Good boy, or similarly good job. I think if I hear that phrase, not directed at a dog, again, I might scream. Even my husband is guilty of it. I am very conscientious of it, so I rarely, if at all, say it. "Good boy, you finished your food!" "You picked up your blocks, good job!" Ahh!
Why do I hate it so much? Well, first I don't want my kids to expect that they will be praised for every single thing they do, especially chores or routine things, like picking up their toys, or eating their food. Second, it's an overused, generic phrase, that dilutes their worth, or the worth of their actions. I don't want my kids to see their worth, and being loved is only tied to their "good" behavior (which is also subjective to the person who said it, meaning that "good" behavior is constantly changing by who they are around) and that they only get things, get love if they act a certain way or do certain things.
I choose, and most child development experts say, to use phrases that compliment their work or acknowledge them, what their doing, etc. If they pick up their toys, or make their beds, or put their plates in the sink, I say "thank you". That's it. I'm happy they chose to do the things they needed to or were asked to do, but they don't need to be praised for it. If they are building an awesome Lego castle, then I say that. "I like your castle" or "wow, look how tall that is" or the like, is much more effective in the long term than a generic "good job". I know, that if Kevin says "good job" to me, then I ask him, "well WHAT did you like about dinner? Did you like the pasta, or was there enough seasoning on the chicken?" etc. So, saying something specific is much better. Plus, the odds of increasing that behavior again (be it cooking an apple pie for Kevin, Kian putting his plate in the sink, Karter picking up his blocks) multiplies when you use a specific characteristic you liked or want to praise.
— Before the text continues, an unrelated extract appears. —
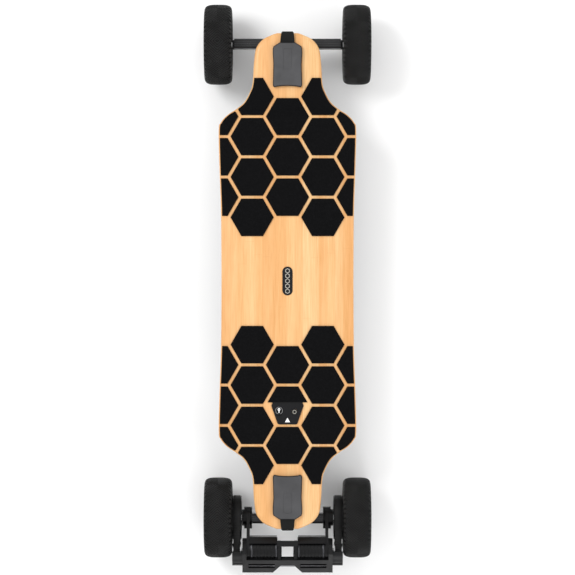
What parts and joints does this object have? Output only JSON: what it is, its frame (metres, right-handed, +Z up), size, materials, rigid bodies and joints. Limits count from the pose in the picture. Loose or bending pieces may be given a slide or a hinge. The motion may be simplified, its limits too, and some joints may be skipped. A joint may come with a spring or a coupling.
{
  "type": "electric skateboard",
  "caption": "Electric all-terrain skateboard: laminated deck with hexagonal grip, pneumatic wheels, leaning trucks and belt drive.",
  "frame": {"origin": "on the ground under the middle of the overall bounding box", "axes": "+Y towards the nose, +Z up, +X to the rider's right when facing the nose"},
  "size_m": [0.343, 1.1694, 0.165],
  "materials": {
    "anodised_red": "anodised",
    "badge": "gloss",
    "bamboo": "satin lacquer",
    "baseplate_black": "satin",
    "bearing_steel": "polished",
    "belt_rubber": "matte",
    "black_steel": "satin",
    "bushing": "satin",
    "button": "brushed",
    "cap_rubber": "matte",
    "cell_wrap": "gloss",
    "circuit_board": "gloss",
    "controller_metal": "satin",
    "copper": "lacquered",
    "cover_grey": "satin",
    "drive_black": "satin",
    "gold": "polished",
    "grip": "gritty",
    "hanger_black": "satin",
    "lid_metal": "satin",
    "light": "translucent",
    "motor_black": "satin",
    "panel_black": "gloss",
    "port_metal": "satin",
    "pulley_black": "anodised",
    "rail_aluminium": "satin",
    "rim_black": "satin gloss",
    "rotor_steel": "machined",
    "rubber_trim": "matte",
    "skin": "satin",
    "steel": "zinc",
    "tray_black": "satin",
    "tyre": "matte"
  },
  "bodies": {
    "deck": {"deck_core": "bamboo", "deck_skin": "skin", "grip_tiles": "grip", "truck_covers": "cover_grey", "end_bumpers": "rubber_trim", "deck_badge": "badge", "control_panel": "panel_black", "status_light": "light", "charge_port": "port_metal", "enclosure_tray": "tray_black", "enclosure_lid": "lid_metal", "enclosure_gasket": "rubber_trim", "enclosure_screws": "black_steel", "battery_cells": "cell_wrap", "bms_board": "circuit_board", "speed_controller": "controller_metal", "cable_cover": "tray_black", "front_baseplate": "baseplate_black", "rear_baseplate": "baseplate_black", "baseplate_bolts": "steel", "front_kingpin": "steel", "rear_kingpin": "steel", "front_kingpin_nut": "gold", "rear_kingpin_nut": "gold", "front_bushings": "bushing", "rear_bushings": "bushing", "front_pivot_cup": "rubber_trim", "rear_pivot_cup": "rubber_trim"},
    "power_button": {"power_button": "button"},
    "charge_port_cap": {"charge_port_cap": "cap_rubber"},
    "front_truck": {"front_hanger": "hanger_black", "front_axle": "steel"},
    "front_left_wheel": {"front_left_tyre": "tyre", "front_left_rim": "rim_black", "front_left_bearings": "bearing_steel", "front_left_hub_ring": "anodised_red"},
    "front_right_wheel": {"front_right_tyre": "tyre", "front_right_rim": "rim_black", "front_right_bearings": "bearing_steel", "front_right_hub_ring": "anodised_red"},
    "rear_truck": {"rear_hanger": "hanger_black", "rear_axle": "steel", "motor_mounts": "drive_black", "motor_guard": "drive_black", "guard_rails": "rail_aluminium", "motor_housings": "motor_black", "motor_stators": "copper", "drive_belts": "belt_rubber"},
    "rear_left_wheel": {"rear_left_tyre": "tyre", "rear_left_rim": "rim_black", "rear_left_bearings": "bearing_steel", "rear_left_hub_ring": "anodised_red", "left_wheel_pulley": "pulley_black"},
    "rear_right_wheel": {"rear_right_tyre": "tyre", "rear_right_rim": "rim_black", "rear_right_bearings": "bearing_steel", "rear_right_hub_ring": "anodised_red", "right_wheel_pulley": "pulley_black"},
    "left_rotor": {"left_rotor": "rotor_steel"},
    "right_rotor": {"right_rotor": "rotor_steel"}
  },
  "joints": [
    {"name": "front_lean", "type": "hinge", "parent": "deck", "child": "front_truck", "pos_m": [0, 0.47225, 0.0888], "axis": [0, 0.866, 0.5], "range_deg": [-14, 14], "stiffness_Nm_per_rad": 60, "deforming": ["front_bushings"]},
    {"name": "rear_lean", "type": "hinge", "parent": "deck", "child": "rear_truck", "pos_m": [0, -0.44575, 0.0888], "axis": [0, -0.866, 0.5], "range_deg": [-14, 14], "stiffness_Nm_per_rad": 60, "deforming": ["rear_bushings"]},
    {"name": "front_left_wheel_spin", "type": "hinge", "parent": "front_truck", "child": "front_left_wheel", "pos_m": [-0.143, 0.50225, 0.0825], "axis": [1, 0, 0], "continuous": true},
    {"name": "front_right_wheel_spin", "type": "hinge", "parent": "front_truck", "child": "front_right_wheel", "pos_m": [0.143, 0.50225, 0.0825], "axis": [1, 0, 0], "continuous": true},
    {"name": "rear_left_wheel_spin", "type": "hinge", "parent": "rear_truck", "child": "rear_left_wheel", "pos_m": [-0.143, -0.47575, 0.0825], "axis": [1, 0, 0], "continuous": true},
    {"name": "rear_right_wheel_spin", "type": "hinge", "parent": "rear_truck", "child": "rear_right_wheel", "pos_m": [0.143, -0.47575, 0.0825], "axis": [1, 0, 0], "continuous": true},
    {"name": "left_rotor_spin", "type": "hinge", "parent": "rear_truck", "child": "left_rotor", "pos_m": [-0.05, -0.54075, 0.11], "axis": [1, 0, 0], "continuous": true},
    {"name": "right_rotor_spin", "type": "hinge", "parent": "rear_truck", "child": "right_rotor", "pos_m": [0.05, -0.54075, 0.11], "axis": [1, 0, 0], "continuous": true},
    {"name": "power_button_press", "type": "slide", "parent": "deck", "child": "power_button", "axis": [0, 0, -1], "range_m": [0, 0.0012], "stiffness_N_per_m": 400},
    {"name": "charge_port_cap_hinge", "type": "hinge", "parent": "deck", "child": "charge_port_cap", "pos_m": [-0.0173, -0.26035, 0.1609], "axis": [1, 0, 0], "range_deg": [0, 110]}
  ],
  "couplings": [
    {"joint": "left_rotor_spin", "follows": "rear_left_wheel_spin", "ratio": 3},
    {"joint": "right_rotor_spin", "follows": "rear_right_wheel_spin", "ratio": 3}
  ]
}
And, putting conditions on things, like saying "you won't get a snack if you're not a good boy" is just ridiculous to me. I won't withhold food from my kids, depending on their behavior. Might they lose a special snack or treat, such as ice cream, if they misbehave? Yes. But, I will give them an option for another snack, not make them go hungry, just because they had poor behavior earlier. I don't insist my kids finish all the food on their plates, at every meal. I don't always eat the same amount every day, every meal, so I won't force them. Yes, they have to try and have bites of things and eat a decent amount, but overall I don't worry about it so much. Also, using food as rewards, I don't want to send any more emotional eating messages, as I deal with that myself. Bored? Upset? Did a good job picking up toys? Eat eat eat! No no no! Ah!
Along with that is "I/so and so won't play with you, or build that tower with you if you don't do x" "if you do this, then maybe I'll play/read with you". Sigh. So, you want to revoke childhood rights and learning (by play) because the child doesn't act exactly the way you want them too? Obviously there are certain things that do necessitate losing privileges and such. But, kids are kids. Did I do everything my bosses wanted me to? Exactly the way they wanted me too and at the exact time? Nope. I don't want little minions, little, silent clones of myself. I want to give my kids some freedoms to learn and explore and be themselves, within limits of course. I realize they are their own people and parenting is not about control, it's about guiding and teaching.
And that's my random rant on those phrases, and as I lost steam and the boys were done playing in the mud and ready to come in for a snack, that's how I'm going to leave it and end it. Here's some very good articles on the subject:
5 Reasons to stop saying Good Job
3 alternatives to saying 'good job'
Don't praise your kids
And if you want to find a ton of other articles and websites all saying the same thing, just google "parenting praise". I do remember some of this vaguely from my child development classes. It's kind of like Pavlov for kids....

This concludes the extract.